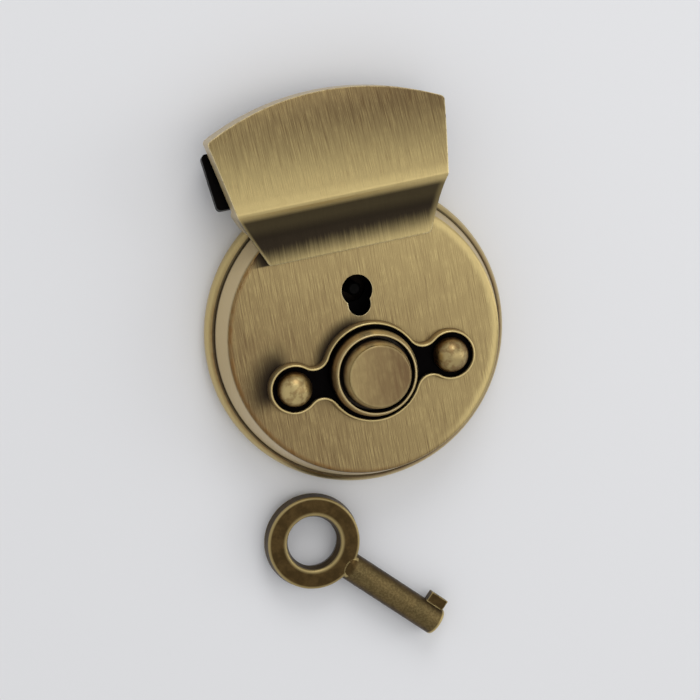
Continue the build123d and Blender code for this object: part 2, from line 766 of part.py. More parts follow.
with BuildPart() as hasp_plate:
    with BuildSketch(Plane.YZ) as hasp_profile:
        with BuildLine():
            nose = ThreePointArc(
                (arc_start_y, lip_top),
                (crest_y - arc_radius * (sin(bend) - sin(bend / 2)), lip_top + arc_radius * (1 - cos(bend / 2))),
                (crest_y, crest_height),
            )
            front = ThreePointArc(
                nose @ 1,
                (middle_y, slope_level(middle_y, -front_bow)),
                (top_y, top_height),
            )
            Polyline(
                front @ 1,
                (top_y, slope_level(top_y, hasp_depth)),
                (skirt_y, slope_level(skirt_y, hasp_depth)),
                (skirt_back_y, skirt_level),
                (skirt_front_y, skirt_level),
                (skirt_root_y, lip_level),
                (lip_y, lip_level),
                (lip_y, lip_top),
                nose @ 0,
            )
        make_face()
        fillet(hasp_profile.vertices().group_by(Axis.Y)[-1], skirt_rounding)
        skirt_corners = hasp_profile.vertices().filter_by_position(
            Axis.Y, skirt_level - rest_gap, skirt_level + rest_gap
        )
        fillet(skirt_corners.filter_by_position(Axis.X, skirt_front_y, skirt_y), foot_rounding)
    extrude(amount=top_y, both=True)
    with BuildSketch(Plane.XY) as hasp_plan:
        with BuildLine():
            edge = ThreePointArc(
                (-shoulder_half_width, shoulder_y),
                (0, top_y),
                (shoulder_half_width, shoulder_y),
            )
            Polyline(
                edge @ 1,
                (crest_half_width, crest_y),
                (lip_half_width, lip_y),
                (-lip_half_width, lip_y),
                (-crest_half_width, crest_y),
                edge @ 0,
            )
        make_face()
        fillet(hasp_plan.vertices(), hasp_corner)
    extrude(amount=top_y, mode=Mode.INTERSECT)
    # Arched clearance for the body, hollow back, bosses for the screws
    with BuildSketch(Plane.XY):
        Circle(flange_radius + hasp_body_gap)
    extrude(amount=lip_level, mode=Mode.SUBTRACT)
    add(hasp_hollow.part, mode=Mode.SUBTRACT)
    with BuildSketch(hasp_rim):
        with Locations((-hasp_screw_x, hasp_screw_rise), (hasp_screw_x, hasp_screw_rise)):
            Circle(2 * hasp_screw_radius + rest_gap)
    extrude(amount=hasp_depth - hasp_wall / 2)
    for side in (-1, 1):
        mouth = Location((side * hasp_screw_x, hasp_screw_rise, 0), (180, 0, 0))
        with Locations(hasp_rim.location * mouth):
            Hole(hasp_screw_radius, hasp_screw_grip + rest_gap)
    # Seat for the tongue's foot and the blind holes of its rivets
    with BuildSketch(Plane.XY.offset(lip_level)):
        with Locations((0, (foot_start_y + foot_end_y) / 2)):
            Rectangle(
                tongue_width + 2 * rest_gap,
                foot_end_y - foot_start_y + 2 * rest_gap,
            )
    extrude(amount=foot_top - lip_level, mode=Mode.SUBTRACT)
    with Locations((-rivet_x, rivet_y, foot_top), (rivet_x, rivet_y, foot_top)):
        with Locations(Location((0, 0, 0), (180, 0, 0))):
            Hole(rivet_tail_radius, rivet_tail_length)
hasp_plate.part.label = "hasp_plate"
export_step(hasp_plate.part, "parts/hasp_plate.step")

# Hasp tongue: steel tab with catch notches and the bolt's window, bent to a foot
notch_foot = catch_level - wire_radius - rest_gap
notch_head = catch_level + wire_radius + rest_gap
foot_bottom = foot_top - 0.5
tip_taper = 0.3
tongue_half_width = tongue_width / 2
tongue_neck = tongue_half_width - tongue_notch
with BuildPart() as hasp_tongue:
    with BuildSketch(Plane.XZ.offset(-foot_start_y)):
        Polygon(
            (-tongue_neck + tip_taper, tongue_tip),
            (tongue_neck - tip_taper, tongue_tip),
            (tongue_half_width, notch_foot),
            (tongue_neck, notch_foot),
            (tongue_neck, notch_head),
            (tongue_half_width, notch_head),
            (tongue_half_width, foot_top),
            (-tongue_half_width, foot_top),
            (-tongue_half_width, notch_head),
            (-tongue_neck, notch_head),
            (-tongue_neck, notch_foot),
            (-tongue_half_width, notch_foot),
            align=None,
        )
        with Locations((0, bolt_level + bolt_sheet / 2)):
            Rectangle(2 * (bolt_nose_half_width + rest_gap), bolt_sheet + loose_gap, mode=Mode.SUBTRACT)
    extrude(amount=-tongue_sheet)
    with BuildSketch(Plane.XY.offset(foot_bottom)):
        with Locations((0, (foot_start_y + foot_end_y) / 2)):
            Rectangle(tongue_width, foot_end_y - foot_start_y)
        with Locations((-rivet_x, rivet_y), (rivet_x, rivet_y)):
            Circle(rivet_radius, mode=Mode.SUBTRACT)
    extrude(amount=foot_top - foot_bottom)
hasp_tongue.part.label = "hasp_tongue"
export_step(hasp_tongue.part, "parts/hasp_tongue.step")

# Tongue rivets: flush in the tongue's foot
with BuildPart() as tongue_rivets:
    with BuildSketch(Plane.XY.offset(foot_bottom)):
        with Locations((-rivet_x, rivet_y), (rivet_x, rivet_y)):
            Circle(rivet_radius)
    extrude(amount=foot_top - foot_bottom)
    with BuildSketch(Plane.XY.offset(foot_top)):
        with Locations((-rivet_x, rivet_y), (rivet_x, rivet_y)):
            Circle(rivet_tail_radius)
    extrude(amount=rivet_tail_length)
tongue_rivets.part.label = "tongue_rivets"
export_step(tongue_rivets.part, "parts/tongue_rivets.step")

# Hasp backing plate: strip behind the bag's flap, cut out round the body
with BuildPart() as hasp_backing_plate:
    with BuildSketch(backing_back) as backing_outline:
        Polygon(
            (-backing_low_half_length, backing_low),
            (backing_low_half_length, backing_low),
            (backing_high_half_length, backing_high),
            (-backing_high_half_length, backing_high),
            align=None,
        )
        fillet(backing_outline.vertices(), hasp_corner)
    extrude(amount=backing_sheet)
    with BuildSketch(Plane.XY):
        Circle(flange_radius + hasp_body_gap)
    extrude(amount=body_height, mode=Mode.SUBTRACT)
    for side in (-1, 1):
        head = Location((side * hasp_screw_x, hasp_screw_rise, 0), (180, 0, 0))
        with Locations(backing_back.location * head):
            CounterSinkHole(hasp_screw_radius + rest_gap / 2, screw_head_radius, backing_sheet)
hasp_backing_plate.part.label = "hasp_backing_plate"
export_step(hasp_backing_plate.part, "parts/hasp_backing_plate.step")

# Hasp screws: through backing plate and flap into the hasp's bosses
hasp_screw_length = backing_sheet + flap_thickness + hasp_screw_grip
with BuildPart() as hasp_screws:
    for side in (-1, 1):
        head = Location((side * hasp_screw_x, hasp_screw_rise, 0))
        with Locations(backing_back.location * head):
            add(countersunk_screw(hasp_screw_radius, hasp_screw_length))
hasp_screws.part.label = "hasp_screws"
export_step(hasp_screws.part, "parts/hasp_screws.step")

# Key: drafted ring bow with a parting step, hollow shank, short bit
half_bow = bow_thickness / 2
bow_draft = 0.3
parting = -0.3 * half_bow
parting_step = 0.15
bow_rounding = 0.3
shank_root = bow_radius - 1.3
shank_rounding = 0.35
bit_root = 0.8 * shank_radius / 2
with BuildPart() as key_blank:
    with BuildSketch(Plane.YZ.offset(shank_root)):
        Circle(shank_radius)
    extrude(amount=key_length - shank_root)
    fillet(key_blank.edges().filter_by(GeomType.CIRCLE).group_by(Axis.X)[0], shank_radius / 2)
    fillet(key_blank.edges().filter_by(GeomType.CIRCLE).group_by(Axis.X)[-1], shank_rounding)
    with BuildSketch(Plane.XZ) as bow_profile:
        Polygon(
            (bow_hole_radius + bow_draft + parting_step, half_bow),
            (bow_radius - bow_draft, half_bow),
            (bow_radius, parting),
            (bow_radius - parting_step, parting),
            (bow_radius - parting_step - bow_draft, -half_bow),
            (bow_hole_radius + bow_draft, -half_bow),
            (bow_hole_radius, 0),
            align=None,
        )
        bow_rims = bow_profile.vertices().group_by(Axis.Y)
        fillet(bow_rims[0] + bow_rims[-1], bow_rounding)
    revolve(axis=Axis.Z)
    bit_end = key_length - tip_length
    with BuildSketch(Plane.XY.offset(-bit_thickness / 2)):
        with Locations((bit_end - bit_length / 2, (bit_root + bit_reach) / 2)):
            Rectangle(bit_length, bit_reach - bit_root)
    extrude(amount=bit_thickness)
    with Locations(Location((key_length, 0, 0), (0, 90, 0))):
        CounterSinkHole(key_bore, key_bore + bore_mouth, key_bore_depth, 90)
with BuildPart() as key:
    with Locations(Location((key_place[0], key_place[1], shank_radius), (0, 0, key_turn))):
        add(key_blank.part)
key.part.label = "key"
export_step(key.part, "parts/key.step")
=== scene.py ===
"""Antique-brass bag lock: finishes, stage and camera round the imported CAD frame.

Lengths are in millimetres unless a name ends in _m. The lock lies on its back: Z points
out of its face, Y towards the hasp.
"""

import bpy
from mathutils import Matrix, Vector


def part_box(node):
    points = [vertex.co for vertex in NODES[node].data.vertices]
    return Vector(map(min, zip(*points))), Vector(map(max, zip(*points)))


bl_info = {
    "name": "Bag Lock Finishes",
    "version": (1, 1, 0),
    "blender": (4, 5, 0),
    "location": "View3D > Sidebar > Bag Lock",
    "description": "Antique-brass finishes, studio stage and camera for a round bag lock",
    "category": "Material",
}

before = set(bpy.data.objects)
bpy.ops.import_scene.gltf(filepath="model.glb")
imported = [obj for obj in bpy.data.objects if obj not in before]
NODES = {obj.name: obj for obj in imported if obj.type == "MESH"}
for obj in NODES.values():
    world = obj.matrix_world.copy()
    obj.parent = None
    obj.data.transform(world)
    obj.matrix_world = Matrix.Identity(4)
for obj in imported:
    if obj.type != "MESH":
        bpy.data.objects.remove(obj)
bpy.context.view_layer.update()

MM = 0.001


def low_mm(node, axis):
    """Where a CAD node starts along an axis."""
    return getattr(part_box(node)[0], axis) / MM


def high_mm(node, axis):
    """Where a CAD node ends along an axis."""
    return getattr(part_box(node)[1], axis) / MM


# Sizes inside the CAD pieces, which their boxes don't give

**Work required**
From the line that contains "obj.parent = None" to the last line of the material above, repeat every line exactly, keeping both the first and the last.

**Worked answer**
    obj.parent = None
    obj.data.transform(world)
    obj.matrix_world = Matrix.Identity(4)
for obj in imported:
    if obj.type != "MESH":
        bpy.data.objects.remove(obj)
bpy.context.view_layer.update()

MM = 0.001


def low_mm(node, axis):
    """Where a CAD node starts along an axis."""
    return getattr(part_box(node)[0], axis) / MM


def high_mm(node, axis):
    """Where a CAD node ends along an axis."""
    return getattr(part_box(node)[1], axis) / MM


# Sizes inside the CAD pieces, which their boxes don't give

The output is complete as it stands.